Among the articles in this issue of Dharma Life on 'Greed' is a fascinating contrast between the Buddhist social and environmental activist Joanna Macy and Mahaprabha who runs a prestigious course at London Business School. On the surface these two represent opposite attitudes to the economic forces that are so powerful in our world. And yet both are Buddhists and passionate teachers who urge their students to find freedom by confronting their views. Mahaprabha engages his business students by asking what do they really value and how can they express that in business, rather than being bowled along by avarice and the urge to conform? Macy teaches that we can find a new relationship with the world that is based not on separateness and selfish craving, but on awareness of interconnectedness and compassion. Both are pointing a way towards freedom by seeing more clearly rather than being driven by desire.

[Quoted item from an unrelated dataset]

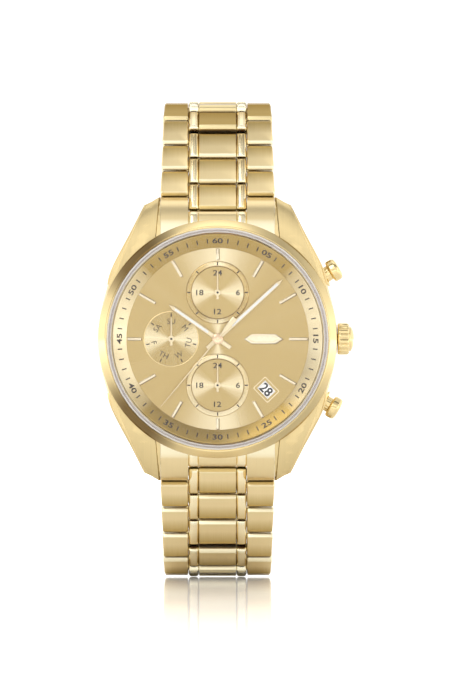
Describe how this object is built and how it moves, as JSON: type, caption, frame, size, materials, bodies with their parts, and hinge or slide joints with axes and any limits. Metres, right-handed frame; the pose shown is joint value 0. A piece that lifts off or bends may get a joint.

Buddhist 'dreamers' who practise the esoteric traditions of tantra also imagine a beautiful and elusive woman: the dakini. Gazing upon her they see that she is in fact terrible - drinking blood and stamping on a corpse. But rather than recoiling in horror or attempting to tame her, they embrace her elemental wildness, and some of the most esoteric of Tibetan Buddhism's images show Buddha figures locked in sexual embrace with a dakini. Freedom, Buddhism teaches, comes when we stop trying to grasp the objects of desire and turn towards its source - in the mind.